The Saga of King Hrolf Kraki trs Jesse L Byock, Penguin pounds 7.99. Norse sagas can make for very puzzling reading, and King Hrolf Kraki - really a medieval descendant of the classical Viking product - is no exception. Take the episode where Hjalti (formerly known as Hott, but it's all far too complicated to explain here) spots enemy soldiers mustering near his mistress's house. He asks her which is better, two 22-year-old men or one 80-year-old? When she not unnaturally plumps for the two young ones, he calls her a whore and bites her nose off. Go figure. Elsewhere, though, the text reads like a missing link between Anglo-Saxon heroic poetry and medieval chivalric romance: the subplot involving the bear-like hero Bodvar Bjarki is a rerun of Beowulf, while the story of King Hrolf and his champions looks forward to Malory (you can also see where Tolkien got one or two ideas, though that's not necessarily a plus). Mainly, though, it's a ripping read.

Davy Crockett by Constance Rourke, Bison pounds 11.95. Crockett is one of those rare figures who straddle history and folklore. A frontiersman and hunter of legendary skill, he was elected to Washington where he became known as "the coonskin Congressman", and was a pioneering campaigner for Indian rights and equitable land distribution (though he failed in both causes); aged 50, he rode to Texas to join in the war against Mexico, and was killed at the Alamo. But tall stories and folk-tales clustered round him - he was supposed to have been cradled in a snapping turtle's shell, and raccoons were so frightened of his marksmanship they would climb down the trees and give themselves up without a shot being fired. Rourke's biography, first published in 1934, is a classic analysis of history and myth.

Monsieur Shoushana's Lemon Trees by Patricia Duncker, Picador pounds 5.99.From the author of Hallucinating Foucault, a collection of tricksy, politically sharp-edged short stories dealing with abusive husbands and oppressive patriarchies, and the liberated, "uncanny" lives of lesbians in the South of France.
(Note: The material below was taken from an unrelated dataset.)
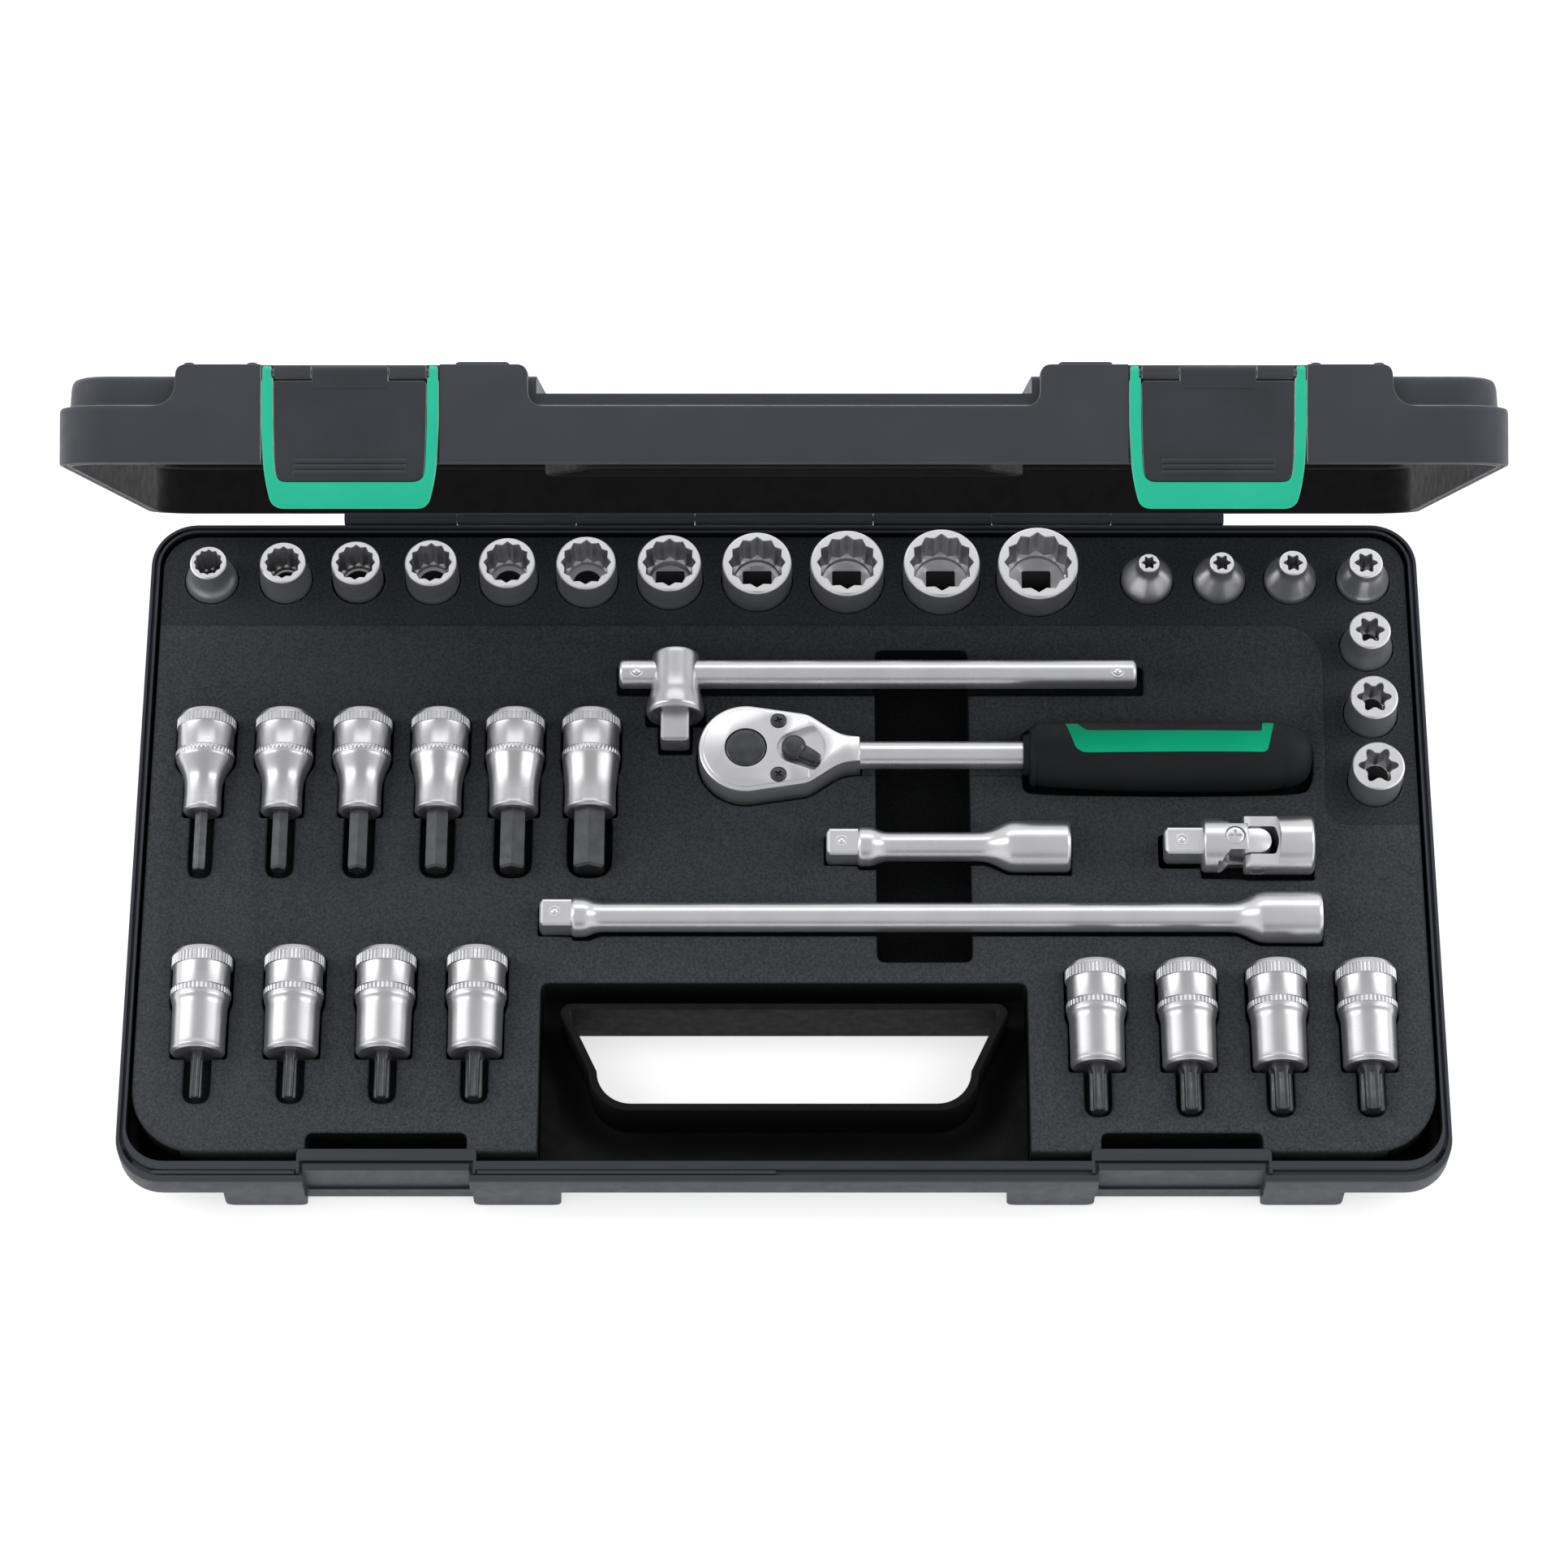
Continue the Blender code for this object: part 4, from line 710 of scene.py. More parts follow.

The best of them are tinged with an appealingly idiosyncratic magic realism. To be perfectly honest, it is hard for the heterosexual male to feel very at home with Duncker: reading this, I get a glimpse of what plantation owners must have felt when they read Uncle Tom's Cabin. That probably isn't the best analogy in the world; then again, maybe it is, and Duncker's right.

Dark Shadows Falling by Joe Simpson, Vintage pounds 7.99.Deepak Kulkani froze to death on Everest, 30 yards from another expedition; other mountaineers saw him waving and knew he was alive yet made no attempt to rescue him or ease his last hours. Taking this as his starting-point, Simpson has produced a polemic on the state of modern mountaineering - he sees the ethic which bound the mountain-climbing fraternity together being killed by greed and ambition. It's not entirely convincing as an argument, if only because the selfless, fraternal side of mountaineering has always been in tension with its individualism. The stories, of heroism and cowardice, are gripping, though; and the questions it raises are questions for the whole of society, not just the mountain nuts.